Sobre os treinos, vamos lá.

A Red Bull foi bem, Ricardão ficou em primeiro nas duas sessões, o que era mais ou menos esperado pela qualidade dele e do chassi da equipe. É um candidato a mais para a pole, ao lado dos sempre favoritos Hamilton, Bottas e Vettel, nessa ordem.

Nada de muito notável aconteceu na sexta-feira quente e ensolarada de Hungaroring, exceto as duas batidas de Palmer (gente do céu, como é ruim esse rapaz), uma de Wehrlein e o bom desempenho de Alonso, oitavo colocado. Massa passou mal depois do treino, algo relacionado ao calor, e foi para um hospital para ficar em repouso. Ainda estou apurando direitinho o que aconteceu, mas não deve ser nada grave. Quando me disseram que tinha ido para o hospital, achei que era para visitar os médicos que o atenderam em 2009.

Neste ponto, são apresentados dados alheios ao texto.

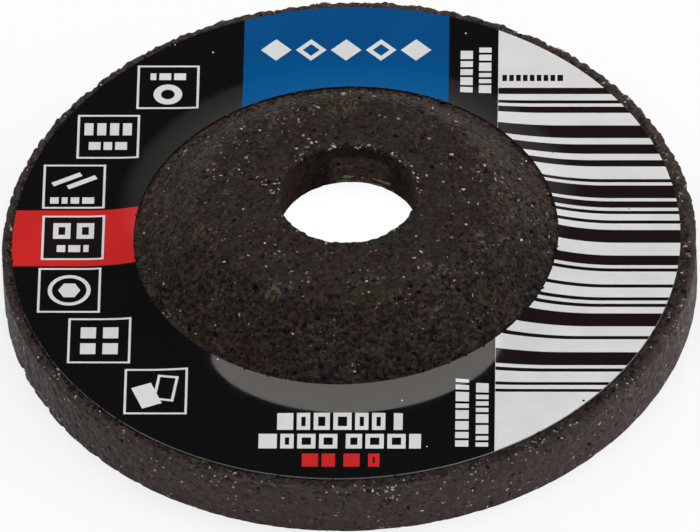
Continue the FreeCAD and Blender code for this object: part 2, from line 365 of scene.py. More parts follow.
    lumps = nodes.times(nodes.band(grain.outputs["Distance"], 0.0, 0.75, 1.0, 0.0), 0.6)
    raised = nodes.times(nodes.maths("ADD", lumps, nodes.times(gritty, 0.9)), coarse)
    height = nodes.maths("SUBTRACT", raised, nodes.times(deep, 1.2))
    nodes.link(nodes.bump(height, 0.9, 0.00016), shader.inputs["Normal"])
    return nodes.material


# Disc body

# the printed ring's size and place, here because the bare margin laps over its edge
label = {
    "outer": 24.05,
    "inner": 15.3,
    "shift": (-0.23, 0.30),
    "thickness": 0.12,
    "around": 288,
    "acrossFlat": 3,
    "acrossSweep": 14,
    "skew": -0.0135,
}

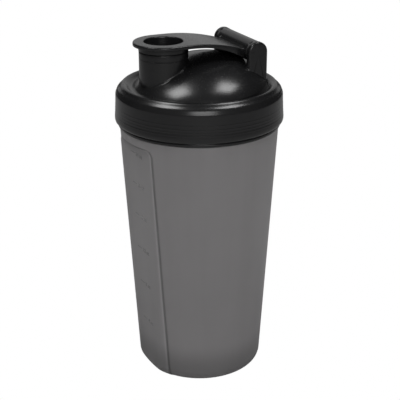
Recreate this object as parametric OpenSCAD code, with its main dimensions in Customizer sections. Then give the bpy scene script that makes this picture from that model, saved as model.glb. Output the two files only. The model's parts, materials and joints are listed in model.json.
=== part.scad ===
// Protein shaker bottle: a tapered cup, a screw lid with a drinking spout, a flip cap and a mixing grid.
// The origin is at the centre of the foot, +Z runs up the cup's axis and the spout is towards -Y.

/* [Cup] */
// Outer radius of the cup at its foot
foot_r = 38.4; // [37:0.1:39]
// Outer radius of the cup just under the lid
brim_r = 47.2; // [46.8:0.1:47.4]
// Height of the tapered wall
wall_h = 156.3; // [150:0.1:156.5]
// Thickness of the cup's wall
wall = 1.6; // [1.2:0.1:2]
// Thickness of the cup's floor
floor_t = 1.8; // [1.4:0.1:2.4]
// Radius of the rounded corner round the foot
foot_round = 3.4; // [2:0.1:4]
// How far the middle of the foot is raised off the table
foot_rise = 1.2; // [0.6:0.1:2]

/* [Measuring panel] */
// Half of the panel's width
panel_half_w = 19.5; // [16:0.5:20]
// Height of the panel's top edge
panel_top = 151; // [120:1:151]
// Distance from the cup's axis to the flat panel at the table
panel_d = 35.65; // [35:0.05:37]
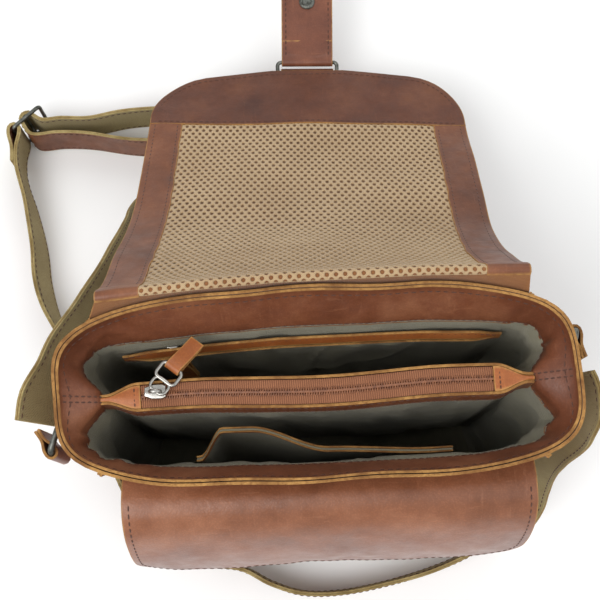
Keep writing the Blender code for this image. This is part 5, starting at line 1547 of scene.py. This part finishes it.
# ---- closure --------------------------------------------------------------------------------
def closure():
    """Strap on a wire loop at the end of the flap, with half a snap under it."""
    end = flap_point(0.0, FLAP_LENGTH, 0.0)
    slew = np.radians(FLAP_YAW)
    wide = np.array((math.cos(slew), math.sin(slew), 0.0))
    level = np.array((-math.sin(slew), math.cos(slew), 0.0))
    turn = math.radians(-22.0)
    out = level * math.cos(turn) + UP * math.sin(turn)
    up = UP * math.cos(turn) - level * math.sin(turn)
    bar = end + out * 5.0 - up * 3.6
    path = through(fold_path(bar, -out, wide, 2.5, 0.9, 22.0), 1.5)
    solid = ribbon(path, -0.65, 0.65, 40.0, skins=(0, 1, 0))
    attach(solid.put("closure_loop_tab", ("deep", "raw"), ("closure_tab",)), "flap_front")
    lift = math.radians(-22.0 + CLOSURE_LIFT)
    along = level * math.cos(lift) + UP * math.sin(lift)
    above = UP * math.cos(lift) - level * math.sin(lift)
    solid = wire_ring(Solid(), bar + along * 4.0, wide, along, 23.0, 4.0, 2.6, 1.5)
    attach(solid.put("closure_wire", ("nickel",), ("closure_ring",)), "closure_strap")
    second = bar + along * 8.0
    path = through(fold_path(second, along, wide, 2.5, 0.95, 17.0), 1.5)
    solid = ribbon(path, -0.65, 0.65, 2 * CLOSURE_HALF, skins=(0, 1, 0))
    s = edged(69.0, 2.2) * 69.0
    part = np.interp(s, (0.0, 52.0, 59.0, 63.5, 66.5, 69.0), (1.0, 1.0, 0.93, 0.78, 0.55, 0.3))
    share = (edged(2 * CLOSURE_HALF, 2.2) * 2.0 - 1.0)[None]
    grids = []
    for side in (1.0, -1.0):
        spine = second + along * (0.6 + s)[:, None]
        thick = np.interp(s, (0.0, 20.0), (2.5, 1.4))[:, None]
        wave = 0.3 * ripple(stack(s[:, None], share * 20.0, 0.0), 30.0, 111)
        grid = spine[:, None] + (share * part[:, None] * CLOSURE_HALF)[..., None] * wide
        crown = 0.35 * (1.0 - share ** 2)
        grids.append(grid + above * (side * (thick + crown) + wave)[..., None])
    sheet(*grids, skins=(0, 1, 0), into=solid, swell=0.3)
    run = np.linspace(4.0, 56.0, 30)
    arc = np.radians(np.linspace(180.0, 0.0, 14))
    for side in (1.0, -1.0):
        thick = (np.interp(run, (0.0, 20.0), (2.5, 1.4)) + 0.15)[:, None]
        for x in (-CLOSURE_HALF + 3.0, CLOSURE_HALF - 3.0):
            spot = second + along * (0.6 + run)[:, None] + above * side * thick + wide * x
            stitches(solid, spot, above * side, skin=2)
        spot = (second + along * (57.0 + 8.0 * np.sin(arc))[:, None]
                + np.outer((CLOSURE_HALF - 3.4) * np.cos(arc), wide) + above * side * 1.6)
        stitches(solid, spot, above * side, skin=2)
    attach(solid.put("closure_leather", ("leather", "raw", "thread"), ("closure_strap",)),
            "closure_strap")
    snap = second + along * 47.0
    profile = ((0.0, 6.3), (0.5, 6.5), (1.0, 6.2), (1.35, 5.2), (1.6, 3.6), (1.7, 1.4), (1.7, 0.2))
    solid = turned(snap - above * 1.75, -above, profile)
    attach(solid.put("closure_cap", ("nickel",), ("closure_snap_cap",)), "closure_strap")
    profile = ((0.0, 5.9), (0.9, 6.0), (1.6, 5.4), (1.9, 4.6), (1.6, 3.6), (0.7, 3.1), (0.7, 0.2))
    solid = turned(snap + above * 1.75, above, profile)
    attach(solid.put("closure_socket", ("nickel",), ("closure_snap_socket",)), "closure_strap")
    profile = ((-0.6, 4.6), (0.2, 4.7), (0.5, 4.2), (0.7, 2.6), (1.5, 2.3), (2.4, 2.7), (3.0, 2.4),
               (3.3, 1.4), (3.35, 0.2))
    solid = turned(np.array((0.0, float(pocket_y(-POCKET_X, 39.0)) - 0.2, 39.0)), (0, -1, 0), profile)
    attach(solid.put("pocket_snap_post", ("nickel",), ("closure_snap_post",)), "bag")


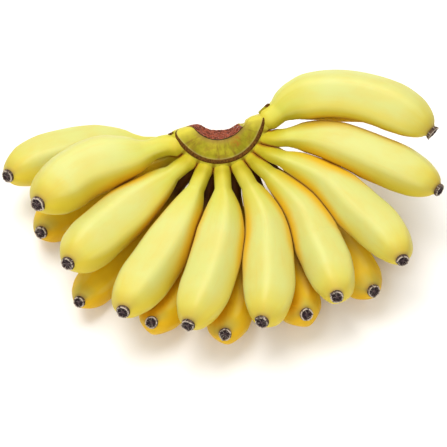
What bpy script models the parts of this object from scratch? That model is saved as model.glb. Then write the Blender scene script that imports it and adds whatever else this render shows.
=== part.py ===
"""A hand of apple bananas, lying on its lower fingers with the crown raised.

Eighteen fingers grow in two rows from one crown. Each finger is its own solid, and so is the dried flower
end on its tip. Units are metres, +Z is up, and the hand lies on the plane z = 0.
"""
import math
from dataclasses import dataclass

import bmesh
import bpy
import numpy as np

MM = 0.001

# The hand's own frame: the fan of fingers slopes down and forwards from the crown
FAN_SLOPE = 38.0              # degrees from level
HAND_PLACE = (-0.8 * MM, 57.1 * MM, 76.0 * MM)    # where the fan's axis stands, above and behind the origin
SEAT_RADIUS = 31.6 * MM       # distance from that axis to the start of each stalk
ROW_OFFSET = {"top": 6.0 * MM, "under": -7.0 * MM}   # height of each row's stalks along the axis
GAP = 0.4 * MM                # clearance between neighbours

# The crown, a cushion of stalk tissue round the cut. Its radii are taken from its own middle
CROWN_BACK = 4.0 * MM         # how far that middle lies behind the fan's axis
SCAR_RADIUS = 32.0 * MM       # outer edge of the scar
WEB_RADIUS = 37.0 * MM        # wall of the fused stalk bases, which the free stalks grow from
CROWN_FROM, CROWN_TO = -72.0, 97.0   # degrees round the middle, 0 at the front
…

O relato do treino está aqui. Os tempos, aí embaixo. Amanhã é dia de classificação importante, porque todo mundo sabe que esta pista é dura para ultrapassar e na imensa maioria das vezes, desde 1986, o vencedor saiu das duas primeiras filas. Fiz até o levantamento. São 31 corridas até agora, com 13 vencedores tendo largado na pole (41,9%), 19 tendo largado da primeira fila (61,3%) e 29 tendo largado no máximo até a segunda fila (93,5%). Apenas em 1989 (Mansell, 12º no grid) e em 2006 (Button, 14º) houve surpresas. No mais, é uma prova previsível no que diz respeito à relação entre posição de largada e resultado final.

Agora vou contar uns Trabants e já volto.